久しぶりに何の予定もない日曜日。
こういう時はダラダラと過ごしたい。
昼まで寝て、メシ食って、「たかじんのそこまで言って委員会」を見て、古いビデオをあさって、'94年のNHKの「ローリング・ストーンズ来日記念特番」を見て、今年のF1最終戦のビデオをもう一回見て、「TRICK2劇場版」を見て、YouTubeをちょろちょろ見て・・・。
最後のシメがなぜか、森田童子。
あの澄んだ淋しげな声が、冬の静かな夜によく似合う。
そもそもなんで森田童子を聴くようになったんだろうね。全然リアルタイムじゃないのに。僕のひとまわり上くらいがリアルタイムどんぴしゃだと思う。
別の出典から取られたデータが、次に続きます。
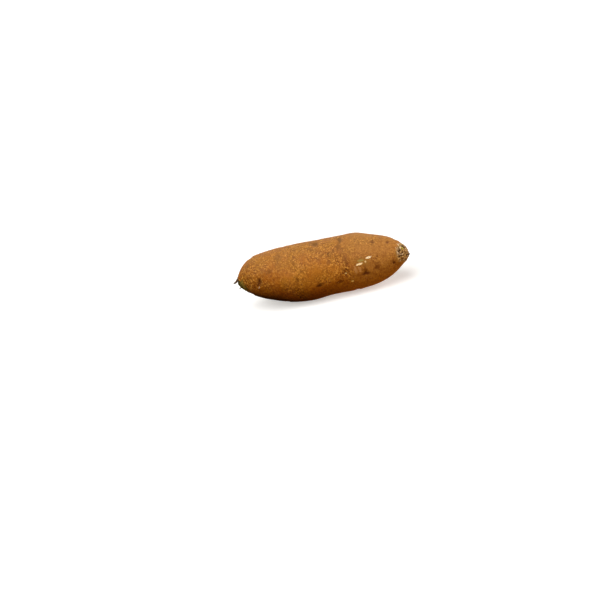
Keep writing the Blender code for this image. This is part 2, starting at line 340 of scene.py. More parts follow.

あの家に住んでた頃だから、高校2年くらいかな。確か、てっちゃんが貸してくれたんだな。そういえばキムラアツシも(その頃からみて)何年か前に鶴瓶のラジオで流れて印象に残ってたって言ってた。それなら、というんで聴いたんだ。
それが「夜想曲」というアルバム。
そもそも、てっちゃんが貸してくれるレコードは、いつも僕の心にザクッと入ってきた。感性が似てたんだな。「甲斐バンド」「ARB」「The Mods」「スターリン」そして「森田童子」、全部彼がきっかけ。
レコード屋に行くと「夜想曲」以外に5枚のアルバムがあって、なぜだか1枚ずつ買いそろえていった。
その頃でもすでに‘過去のフォークソング’という佇まいがあって、実際アルバムの帯には「伝説の名盤」と書かれてた。
たぶん1年くらいかけて全部揃えた頃くらいに、突然ニューアルバムが出てた。
それが「Wolf Boy〜狼少年」。びっくり。もちろんすぐに買った。開けたら歌詞カードが入ってなくて、お店に聞きにいったら、元から入ってないと聞かされさらにびっくり。代わりに、丸尾末広による、なんともインパクトのあるイラストが入ってて、それがまた、なんか良いんだ。
それが彼女のラストアルバム。なんか、ギリギリ伝説の最後に追いつけた感じがして、ちょっと誇らしい気持ちだったけど、もちろん同級生で森田童子を聞いてるやつなんかいない。
中島みゆきですら、随分ポップになって、出せばチャートの1位になって、普通の女子高校生が平気で聴けるサウンドになってた時代。
僕もやがて、「BOOWY」やら「The Street Sliders」を聴いて、バンドも始めてた頃だけど、それでも森田童子はよく聴いたなあ。
それから10年もたって、例のドラマ「高校教師」の主題歌に使われ、普通にラジオから流れてきたときは、心底びっくりした。オレ、アルバム全部持ってるぜって、無駄に自慢したりして。
初期の2枚は、それこそ70年代の青春の姿が綺麗に切り取られていて、その世代の人たちにとっては、痛いほどリアルなんだろうと思う。僕にもぎりぎり、その空気感の記憶がある。
後期に行くほど透明感が増して、ラストの2枚はまるではかない寓話のよう。だからこその普遍性がそこにはあって、きっと僕はそこに惹かれたんだろう。
今から思えば最初に聴いたのがその2枚のうちのひとつ、「夜想曲」で幸運だったな。
彼女の音楽をテクニカルに分析するのはナンセンスだけど、アルバムとして完成度が高く、初心者にもお勧めできるのは、「Wolf Boy〜狼少年」「夜想曲」「a boy」の3枚。音も良いです。
・・・つっても、今やオークションで1万円近く出さないと入手できないですけど。
時々自分の番組でも突然流したりするので、あてにせず楽しみにしててください。
あ、そうそう、誤解を解いておこう。
彼女の歌は‘暗い’と思われていて、実際明るくはないんだけど、例えば、中島みゆきや山崎ハコや、あるいはCoccoとは全然質が違う。重くも辛くも悲しくもならない。
癒されます。だから何度でも聴ける。ウソじゃないってば。